Attachment ambiguity is an excellent problem to discuss.  As you know, there is 
no way to resolve every  attachment locally, i.e. within the context of the 
sentence alone.  You must rely on information about the imagined context
in which the sentence resides.  Having gone through this exercise myself (on
a set of roughly 300 aircraft maintenance sentences), I know that you can get
the bracketting wrong in many cases even if you do know what domain you are
working with.  I learned this by checking some of the brackettings against the
intuitions of a domain expert.   Nevertheless, most of my attachment judgments
were pretty good because I knew some things about the domain I was working
with.  It would have been silly to take my brackettings and use them to judge the
performance of other grammar-checking applications, since our application has
been specifically tuned to prefer resolutions in our domain.   (You might, however,
find out useful things by comparing it to GSI-Erli's new system, which is being
built for Aerospatiale to parse the same domain.)

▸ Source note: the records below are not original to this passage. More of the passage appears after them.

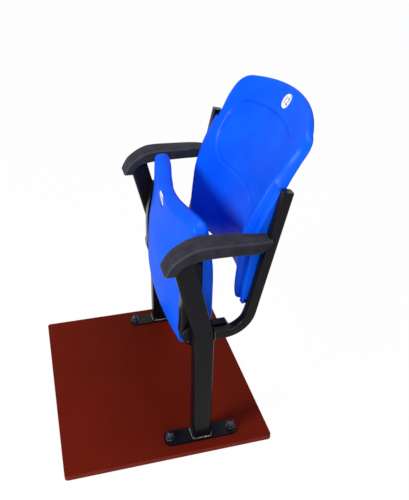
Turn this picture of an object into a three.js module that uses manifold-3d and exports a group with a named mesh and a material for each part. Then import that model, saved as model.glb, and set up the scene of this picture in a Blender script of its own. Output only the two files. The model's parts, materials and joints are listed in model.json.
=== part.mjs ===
import * as THREE from 'three';
import { mergeVertices } from 'three/addons/utils/BufferGeometryUtils.js';
import Module from 'manifold-3d';

// A tip-up stadium seat with armrests, folded, bolted to a deck board.
// Millimetres. The sitter faces -Y, +X is the sitter's left, +Z is up, and the deck's underside is z = 0.

const wasm = await Module();
wasm.setup();

// Deck board
const deck_side_reach = 319;
const deck_front_reach = 374;
const deck_rear_reach = 189;
const deck_thickness = 15;
const deck_corner_radius = 9;

// Side stands: foot plate, leg tube with a knee, J-shaped back tube
const stand_half_width = 285;
const foot_plate_length = 205;
const foot_plate_width = 50;
const foot_plate_thickness = 6;
const foot_plate_corner_radius = 22;
const leg_width = 40;
const leg_depth = 50;
const leg_wall = 2.5;
const leg_corner_radius = 6;
const leg_knee_height = 358;
const leg_bend_radius = 60;
const leg_lean_angle = THREE.MathUtils.degToRad(14);
const back_tube_size = 25;
const back_tube_wall = 2;
const back_tube_corner_radius = 4;
const back_tube_bend_radius = 68;
const back_tube_reach = 105;
const back_tube_lean_angle = THREE.MathUtils.degToRad(12.2);
const back_tube_top_height = 726;
const tube_cap_thickness = 3;
const tube_cap_plug_depth = 14;

// Anchors
const anchor_spacing = 172;
const stud_diameter = 12;
const stud_rise = 30;
const stud_sink = 12;
const nut_across_flats = 18;
const nut_height = 10;
const washer_diameter = 24;
const washer_thickness = 2.5;

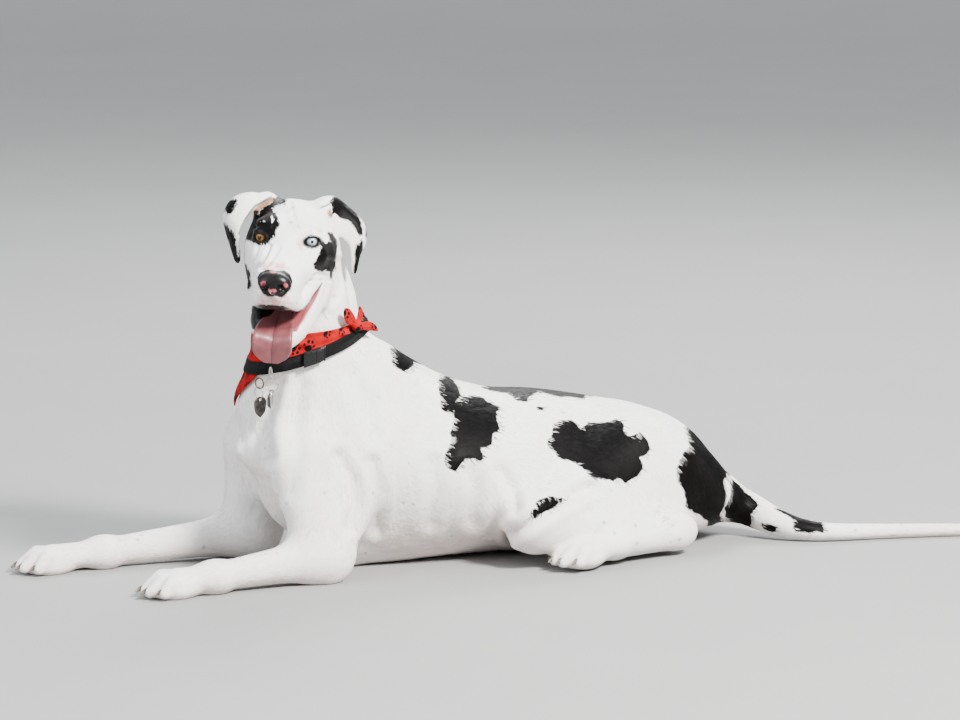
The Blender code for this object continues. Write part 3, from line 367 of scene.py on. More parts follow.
# Where the muscles and the loose skin that run down the neck from the jaw end, on its right and its left
NECK_SIDES = (
    (-1, (-0.036, 0.002, 0.355), (-0.048, -0.004, 0.345)),
    (1, (-0.014, -0.022, 0.355), (-0.022, -0.034, 0.350)),
)


def add_neck(field):
    nape = from_head((-0.048, 0.0, -0.028))
    throat = from_head((0.000, 0.0, -0.055))
    line = [(-0.020, 0, 0.260), (-0.026, -0.008, 0.340), (-0.023, -0.003, 0.415), nape]
    field.join(curved(line, [0.100, 0.077, 0.071, 0.064], 12), 0.04)
    field.join(limb((-0.038, -0.010, 0.300), throat, 0.068, 0.042), 0.04)
    for side, muscle, skin in NECK_SIDES:
        field.join(limb(muscle, from_head((-0.032, side * 0.032, -0.048)), 0.054, 0.029), 0.02)
        field.join(limb(skin, from_head((0.016, side * 0.030, -0.084)), 0.048, 0.024), 0.02)


# Eyes and mouth, in the head's frame
EYE_RADIUS = 0.0125
EYE_PLACE = (0.0505, 0.0365, 0.0065)
EYE_OUTWARD = 18.0

# The slot of the mouth's corner, back to front
MOUTH_CORNER = ((0.060, 0.057, -0.062), (0.090, 0.050, -0.083), (0.120, 0.041, -0.102))
CORNER_RADII = (0.0015, 0.0050, 0.0065)
JAW_OPEN = 18.0
JAW_HINGE = (-0.010, -0.045)

# Upper muzzle: x, bridge, lip edge, half width
MUZZLE = (
    (0.020, 0.014, -0.056, 0.054),
    (0.055, 0.007, -0.062, 0.046),
    (0.090, -0.002, -0.070, 0.0395),
    (0.130, -0.009, -0.076, 0.0370),
    (0.165, -0.014, -0.079, 0.0345),
    (0.183, -0.018, -0.077, 0.0310),
    (0.194, -0.028, -0.070, 0.0240),
)

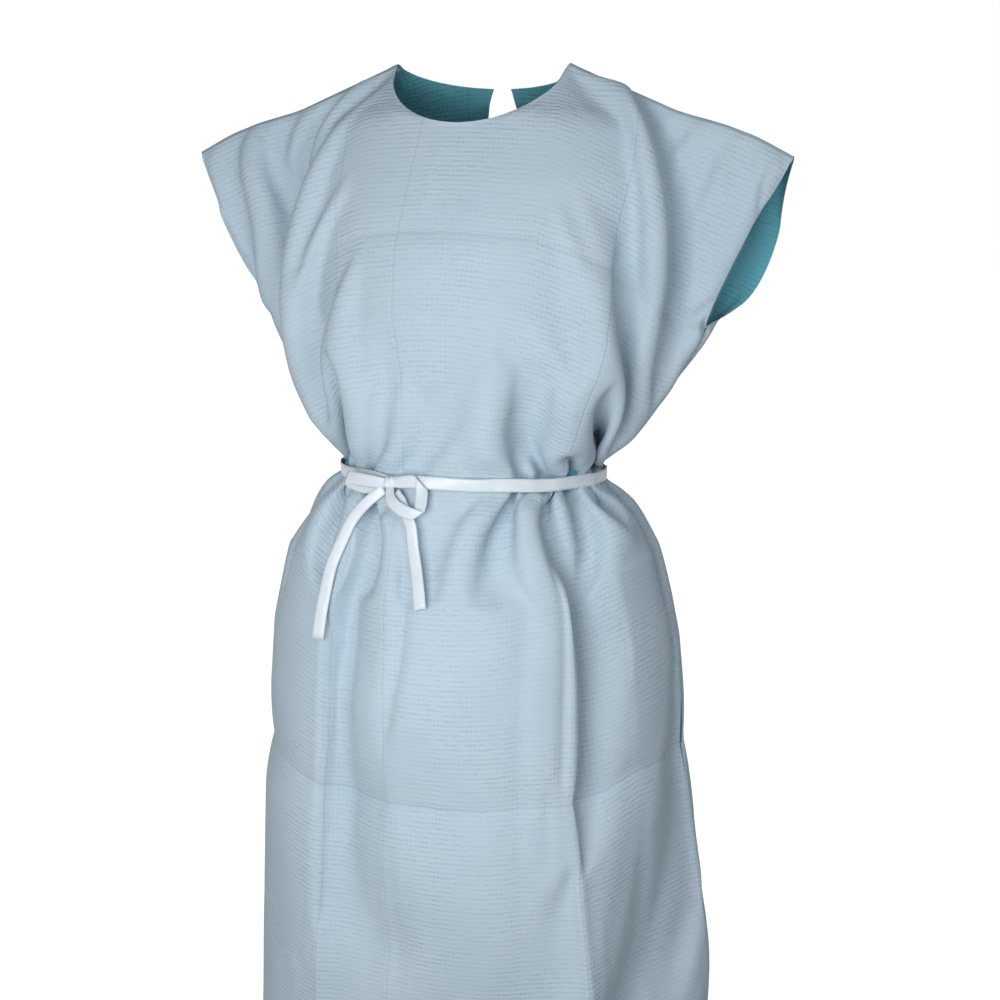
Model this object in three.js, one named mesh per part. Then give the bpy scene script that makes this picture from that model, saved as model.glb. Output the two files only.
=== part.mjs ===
// A disposable patient gown, worn: three plies of tissue, film and tissue, open down the
// back, with cap sleeves, bonded seams and a film belt tied in a bow at the front.
// Millimetres, +Z up. The gown faces -Y and +X is the wearer's left. The origin is midway
// between the two neck points of the shoulder line, where shoulders or a hanger hold it.

import * as THREE from 'three';

// Driving dimensions of the garment as it hangs.
const neckHalfWidth = 90;
const neckFrontDepth = 56;
const neckFrontReach = 74;
const neckBackDepth = 24;
const neckBackReach = 58;
const sleeveTipX = 313;
const sleeveTipDrop = 88;
const sleeveTopX = 215;
const underarmZ = -250;
const armholeHalfDepth = 42;
const beltZ = -401;
const backHemLift = 40;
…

What would really be interesting, IMHO, is to evaluate the ability of different
parser/grammars to *switch* domains and prefer different brackettings of 
the same sentence in different contexts.  To the best of my knowledge, nobody 
has really tried to build a system that does this.  The best that you can do in
the modern world of NLP is to produce a parser that performs as a kind of
lowest common denominator, producing the same brackettings across all
domains.   That, IMHO, is why you get such comparatively good results from
statistically-based systems, which produce no sense-based analyses at all.  If
such systems are cleverly constructed, they can do a quicker, more efficient job
of figuring out the "lowest common denominator" across several domains.

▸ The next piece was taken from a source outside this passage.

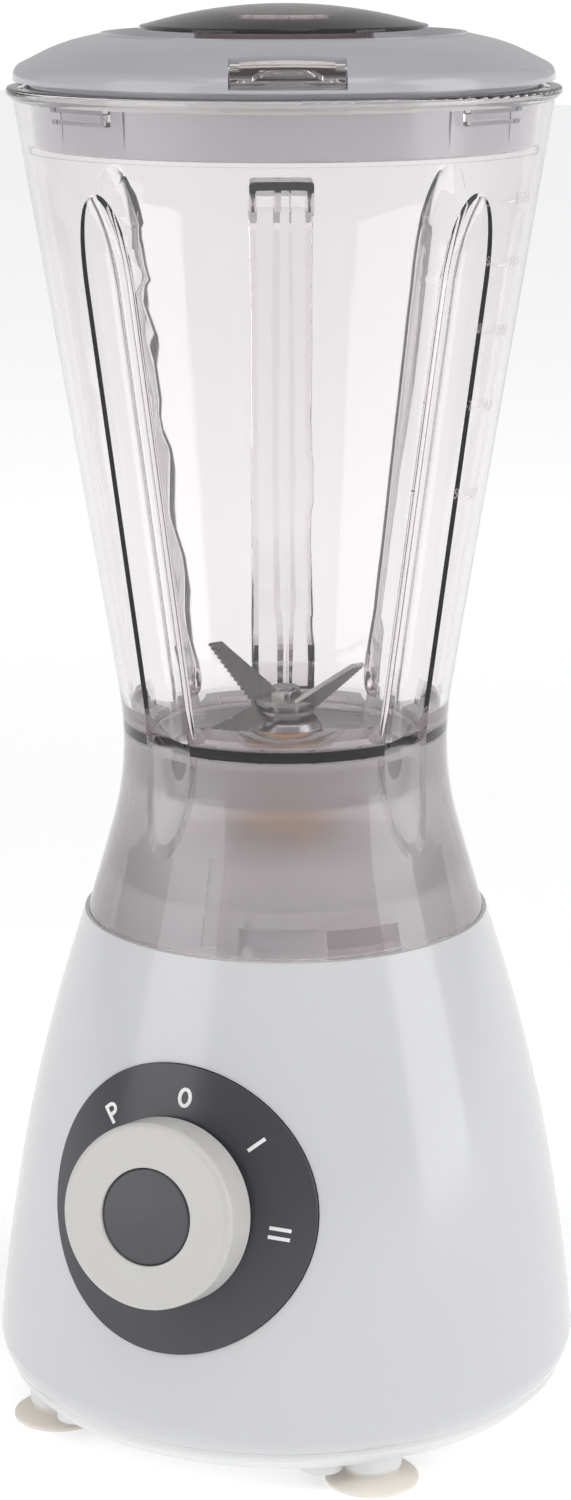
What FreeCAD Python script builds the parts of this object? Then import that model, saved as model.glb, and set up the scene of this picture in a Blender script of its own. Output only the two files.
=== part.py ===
import FreeCAD, Part
import math
import os

# Countertop blender. Millimetres, +Z up. The origin lies on the motor axis, level with the undersides
# of the feet. The dial faces -Y. Angles called "bearing" run counter-clockwise seen from above, from -Y.

Vector = FreeCAD.Vector
AXIS = Vector(0, 0, 1)
CENTRE = Vector(0, 0, 0)

# ---- driving dimensions -------------------------------------------------------------------------
RIM_Z = 394.0            # plane of the jar's pouring rim
DECK_Z = 153.4           # ledge of the base that the jar stands on
SKIRT_Z = 153.7          # lower edge of the jar's skirt
SEAM_Z = 14.8            # lower edge of the base shell
PLATE_Z = 8.0            # underside of the bottom plate
CONE_SLOPE = 0.162       # radius gained per mm of height on the jar's cup
CONE_R = 76.95           # outer radius of the cup at the rim plane
SKIRT_R = 58.8           # outer radius at the skirt's lower edge
WAIST_R = 45.45          # radius where the lines of cup and skirt would meet
WAIST_Z = 199.5
WAIST_BEND = 97.0        # radius of the bend at the waist
LIP_R = 78.4
JAR_WALL = 2.45
RIM_WALL = 1.8           # the wall is thinner above the shoulder under the lid's plug
SHOULDER_Z = 376.6
BASE_R = 87.3            # widest radius of the base
BASE_WIDE_Z = 21.5
BASE_WALL = 2.6
REST_TURN = 26.0         # the jar is set down this far short of its locked bearing
RUN = 0.05               # radial running clearance of a shaft in its bore
GAP = 0.3                # clearance between pieces that move apart
EPS = 0.01

# flutes: four grooves pressed into the cup and the top of the skirt
FLUTE_BEARINGS = (46.3, 133.7, 226.3, 313.7)
FLUTE_R = 11.2
FLUTE_OUT = 6.2          # the groove's centre line stands this far outside the wall
FLUTE_TOP_Z = 340.0
FLUTE_LOW_Z = 214.0
FLUTE_TOP_BEND = 60.0
FLUTE_TOP_SWING = 40.0
FLUTE_LOW_BEND = 40.0
FLUTE_LOW_SWING = 65.0

# bayonet between skirt and base
LUG_COUNT = 3
LUG_BEARING = 23.0
LUG_HALF = 11.65
HOOK_HALF = 12.4
RIB_BEARING = -23.5

# dial
DIAL_Z = 84.0
DIAL_TILT = 11.0
DIAL_R = 41.5
DIAL_PROUD = 0.9
KNOB_R = 26.7
KNOB_FACE = 14.6
KNOB_CAP_R = 13.7
SHAFT_R = 3.0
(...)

My point here is not to discourage anyone from evaluating parsers, but to 
discourage people from the pretense that such evaluations are somehow
"application" or "theory" neutral.  There is no sense in which a given bracketting
is "correct" independently of a context.  When you produce a bracketted corpus,
you are producing a set of context-specific analyses.   Any comparison of 
different parsing systems on that type of corpus will only tell you which parser
performs best in that context, not which parser is "the best" in a general sense.
If you have a parser/grammar that performs magnificently in some specific domain
but acts like a brain-dead turtle in some other domain (or set of domains), does
that mean that it is based on bad NLP?  What does it mean?   How would that
change the way we pursue NLP goals in the future?  Are we always to prefer the
lowest common denominator?

---

Disclaimer:  Opinions expressed above are not those of my employer.

    Rick Wojcik   (rick.wojcik@boeing.com)   Seattle, WA